Scripts that build objects:
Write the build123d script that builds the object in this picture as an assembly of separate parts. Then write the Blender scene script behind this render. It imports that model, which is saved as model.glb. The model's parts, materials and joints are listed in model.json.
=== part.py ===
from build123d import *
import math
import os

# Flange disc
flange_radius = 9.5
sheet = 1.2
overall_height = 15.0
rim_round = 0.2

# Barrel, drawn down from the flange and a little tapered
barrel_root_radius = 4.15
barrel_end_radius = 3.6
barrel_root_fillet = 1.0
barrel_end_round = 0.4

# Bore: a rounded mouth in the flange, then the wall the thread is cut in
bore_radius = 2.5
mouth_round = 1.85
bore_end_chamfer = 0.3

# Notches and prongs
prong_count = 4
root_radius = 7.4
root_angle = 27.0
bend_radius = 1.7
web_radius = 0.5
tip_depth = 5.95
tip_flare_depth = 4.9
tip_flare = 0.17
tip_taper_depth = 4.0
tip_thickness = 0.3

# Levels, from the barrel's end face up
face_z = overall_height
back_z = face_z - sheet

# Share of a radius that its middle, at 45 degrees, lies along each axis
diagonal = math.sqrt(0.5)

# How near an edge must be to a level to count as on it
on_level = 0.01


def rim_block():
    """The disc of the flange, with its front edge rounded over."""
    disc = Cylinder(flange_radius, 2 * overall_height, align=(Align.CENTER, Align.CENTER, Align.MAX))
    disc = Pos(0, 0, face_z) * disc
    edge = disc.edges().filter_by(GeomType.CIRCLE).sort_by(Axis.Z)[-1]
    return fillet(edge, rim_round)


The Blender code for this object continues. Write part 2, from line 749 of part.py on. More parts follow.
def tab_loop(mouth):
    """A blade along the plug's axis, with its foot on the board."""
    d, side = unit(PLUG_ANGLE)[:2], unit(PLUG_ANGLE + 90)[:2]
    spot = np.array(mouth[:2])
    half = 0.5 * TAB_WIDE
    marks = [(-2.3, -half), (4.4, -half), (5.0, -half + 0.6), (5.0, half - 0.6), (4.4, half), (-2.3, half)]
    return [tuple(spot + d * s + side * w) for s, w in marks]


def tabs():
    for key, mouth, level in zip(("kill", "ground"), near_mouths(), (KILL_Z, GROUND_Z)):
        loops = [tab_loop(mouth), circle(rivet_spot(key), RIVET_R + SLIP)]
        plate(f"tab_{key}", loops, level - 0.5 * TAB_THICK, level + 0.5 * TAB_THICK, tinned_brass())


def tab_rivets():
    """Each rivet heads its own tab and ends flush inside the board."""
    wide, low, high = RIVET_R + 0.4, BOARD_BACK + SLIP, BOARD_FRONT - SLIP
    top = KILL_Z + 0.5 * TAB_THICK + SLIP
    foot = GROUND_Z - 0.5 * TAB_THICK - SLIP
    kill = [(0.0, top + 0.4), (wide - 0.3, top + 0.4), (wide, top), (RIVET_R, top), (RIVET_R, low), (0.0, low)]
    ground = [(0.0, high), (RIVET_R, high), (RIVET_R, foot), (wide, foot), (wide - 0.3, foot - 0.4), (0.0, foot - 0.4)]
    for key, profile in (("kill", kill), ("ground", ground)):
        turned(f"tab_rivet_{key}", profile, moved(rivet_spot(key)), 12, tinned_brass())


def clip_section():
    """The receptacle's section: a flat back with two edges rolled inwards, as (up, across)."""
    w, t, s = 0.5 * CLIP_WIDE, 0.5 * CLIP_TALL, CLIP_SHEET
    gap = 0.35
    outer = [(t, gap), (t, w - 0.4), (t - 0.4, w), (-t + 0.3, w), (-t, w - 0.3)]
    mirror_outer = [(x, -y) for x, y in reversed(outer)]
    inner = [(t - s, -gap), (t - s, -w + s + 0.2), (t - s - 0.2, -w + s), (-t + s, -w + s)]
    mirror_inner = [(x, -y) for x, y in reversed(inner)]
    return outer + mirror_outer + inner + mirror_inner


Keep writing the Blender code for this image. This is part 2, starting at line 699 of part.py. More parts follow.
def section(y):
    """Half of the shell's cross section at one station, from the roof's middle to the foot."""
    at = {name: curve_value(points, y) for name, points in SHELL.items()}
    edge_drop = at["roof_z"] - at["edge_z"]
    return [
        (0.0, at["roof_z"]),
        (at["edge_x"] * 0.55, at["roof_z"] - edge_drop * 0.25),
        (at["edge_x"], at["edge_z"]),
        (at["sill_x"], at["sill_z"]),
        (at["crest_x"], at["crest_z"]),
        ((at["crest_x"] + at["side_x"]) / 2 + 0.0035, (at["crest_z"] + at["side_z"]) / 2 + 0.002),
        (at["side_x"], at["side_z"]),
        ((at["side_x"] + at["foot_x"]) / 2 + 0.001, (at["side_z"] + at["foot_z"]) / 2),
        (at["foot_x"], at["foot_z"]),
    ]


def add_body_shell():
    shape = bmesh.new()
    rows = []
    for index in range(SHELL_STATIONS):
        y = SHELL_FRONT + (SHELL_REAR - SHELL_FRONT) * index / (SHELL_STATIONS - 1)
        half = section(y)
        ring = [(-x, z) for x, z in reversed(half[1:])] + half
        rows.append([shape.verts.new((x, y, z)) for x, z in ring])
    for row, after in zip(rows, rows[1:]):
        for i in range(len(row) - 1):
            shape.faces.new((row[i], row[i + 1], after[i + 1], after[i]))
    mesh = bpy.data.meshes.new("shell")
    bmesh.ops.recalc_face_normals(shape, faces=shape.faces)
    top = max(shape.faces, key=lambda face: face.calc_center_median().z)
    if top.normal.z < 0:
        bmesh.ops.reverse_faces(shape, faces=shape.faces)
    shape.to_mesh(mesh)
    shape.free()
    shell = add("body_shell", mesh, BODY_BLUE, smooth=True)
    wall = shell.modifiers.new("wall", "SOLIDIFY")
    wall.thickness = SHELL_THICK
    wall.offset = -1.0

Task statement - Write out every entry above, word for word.

Completed task -
Write the build123d script that builds the object in this picture as an assembly of separate parts. Then write the Blender scene script behind this render. It imports that model, which is saved as model.glb. The model's parts, materials and joints are listed in model.json.
=== part.py ===
from build123d import *
import math
import os

# Flange disc
flange_radius = 9.5
sheet = 1.2
overall_height = 15.0
rim_round = 0.2

# Barrel, drawn down from the flange and a little tapered
barrel_root_radius = 4.15
barrel_end_radius = 3.6
barrel_root_fillet = 1.0
barrel_end_round = 0.4

# Bore: a rounded mouth in the flange, then the wall the thread is cut in
bore_radius = 2.5
mouth_round = 1.85
bore_end_chamfer = 0.3

# Notches and prongs
prong_count = 4
root_radius = 7.4
root_angle = 27.0
bend_radius = 1.7
web_radius = 0.5
tip_depth = 5.95
tip_flare_depth = 4.9
tip_flare = 0.17
tip_taper_depth = 4.0
tip_thickness = 0.3

# Levels, from the barrel's end face up
face_z = overall_height
back_z = face_z - sheet

# Share of a radius that its middle, at 45 degrees, lies along each axis
diagonal = math.sqrt(0.5)

# How near an edge must be to a level to count as on it
on_level = 0.01


def rim_block():
    """The disc of the flange, with its front edge rounded over."""
    disc = Cylinder(flange_radius, 2 * overall_height, align=(Align.CENTER, Align.CENTER, Align.MAX))
    disc = Pos(0, 0, face_z) * disc
    edge = disc.edges().filter_by(GeomType.CIRCLE).sort_by(Axis.Z)[-1]
    return fillet(edge, rim_round)


The Blender code for this object continues. Write part 2, from line 749 of part.py on. More parts follow.
def tab_loop(mouth):
    """A blade along the plug's axis, with its foot on the board."""
    d, side = unit(PLUG_ANGLE)[:2], unit(PLUG_ANGLE + 90)[:2]
    spot = np.array(mouth[:2])
    half = 0.5 * TAB_WIDE
    marks = [(-2.3, -half), (4.4, -half), (5.0, -half + 0.6), (5.0, half - 0.6), (4.4, half), (-2.3, half)]
    return [tuple(spot + d * s + side * w) for s, w in marks]


def tabs():
    for key, mouth, level in zip(("kill", "ground"), near_mouths(), (KILL_Z, GROUND_Z)):
        loops = [tab_loop(mouth), circle(rivet_spot(key), RIVET_R + SLIP)]
        plate(f"tab_{key}", loops, level - 0.5 * TAB_THICK, level + 0.5 * TAB_THICK, tinned_brass())


def tab_rivets():
    """Each rivet heads its own tab and ends flush inside the board."""
    wide, low, high = RIVET_R + 0.4, BOARD_BACK + SLIP, BOARD_FRONT - SLIP
    top = KILL_Z + 0.5 * TAB_THICK + SLIP
    foot = GROUND_Z - 0.5 * TAB_THICK - SLIP
    kill = [(0.0, top + 0.4), (wide - 0.3, top + 0.4), (wide, top), (RIVET_R, top), (RIVET_R, low), (0.0, low)]
    ground = [(0.0, high), (RIVET_R, high), (RIVET_R, foot), (wide, foot), (wide - 0.3, foot - 0.4), (0.0, foot - 0.4)]
    for key, profile in (("kill", kill), ("ground", ground)):
        turned(f"tab_rivet_{key}", profile, moved(rivet_spot(key)), 12, tinned_brass())


def clip_section():
    """The receptacle's section: a flat back with two edges rolled inwards, as (up, across)."""
    w, t, s = 0.5 * CLIP_WIDE, 0.5 * CLIP_TALL, CLIP_SHEET
    gap = 0.35
    outer = [(t, gap), (t, w - 0.4), (t - 0.4, w), (-t + 0.3, w), (-t, w - 0.3)]
    mirror_outer = [(x, -y) for x, y in reversed(outer)]
    inner = [(t - s, -gap), (t - s, -w + s + 0.2), (t - s - 0.2, -w + s), (-t + s, -w + s)]
    mirror_inner = [(x, -y) for x, y in reversed(inner)]
    return outer + mirror_outer + inner + mirror_inner


Keep writing the Blender code for this image. This is part 2, starting at line 699 of part.py. More parts follow.
def section(y):
    """Half of the shell's cross section at one station, from the roof's middle to the foot."""
    at = {name: curve_value(points, y) for name, points in SHELL.items()}
    edge_drop = at["roof_z"] - at["edge_z"]
    return [
        (0.0, at["roof_z"]),
        (at["edge_x"] * 0.55, at["roof_z"] - edge_drop * 0.25),
        (at["edge_x"], at["edge_z"]),
        (at["sill_x"], at["sill_z"]),
        (at["crest_x"], at["crest_z"]),
        ((at["crest_x"] + at["side_x"]) / 2 + 0.0035, (at["crest_z"] + at["side_z"]) / 2 + 0.002),
        (at["side_x"], at["side_z"]),
        ((at["side_x"] + at["foot_x"]) / 2 + 0.001, (at["side_z"] + at["foot_z"]) / 2),
        (at["foot_x"], at["foot_z"]),
    ]


def add_body_shell():
    shape = bmesh.new()
    rows = []
    for index in range(SHELL_STATIONS):
        y = SHELL_FRONT + (SHELL_REAR - SHELL_FRONT) * index / (SHELL_STATIONS - 1)
        half = section(y)
        ring = [(-x, z) for x, z in reversed(half[1:])] + half
        rows.append([shape.verts.new((x, y, z)) for x, z in ring])
    for row, after in zip(rows, rows[1:]):
        for i in range(len(row) - 1):
            shape.faces.new((row[i], row[i + 1], after[i + 1], after[i]))
    mesh = bpy.data.meshes.new("shell")
    bmesh.ops.recalc_face_normals(shape, faces=shape.faces)
    top = max(shape.faces, key=lambda face: face.calc_center_median().z)
    if top.normal.z < 0:
        bmesh.ops.reverse_faces(shape, faces=shape.faces)
    shape.to_mesh(mesh)
    shape.free()
    shell = add("body_shell", mesh, BODY_BLUE, smooth=True)
    wall = shell.modifiers.new("wall", "SOLIDIFY")
    wall.thickness = SHELL_THICK
    wall.offset = -1.0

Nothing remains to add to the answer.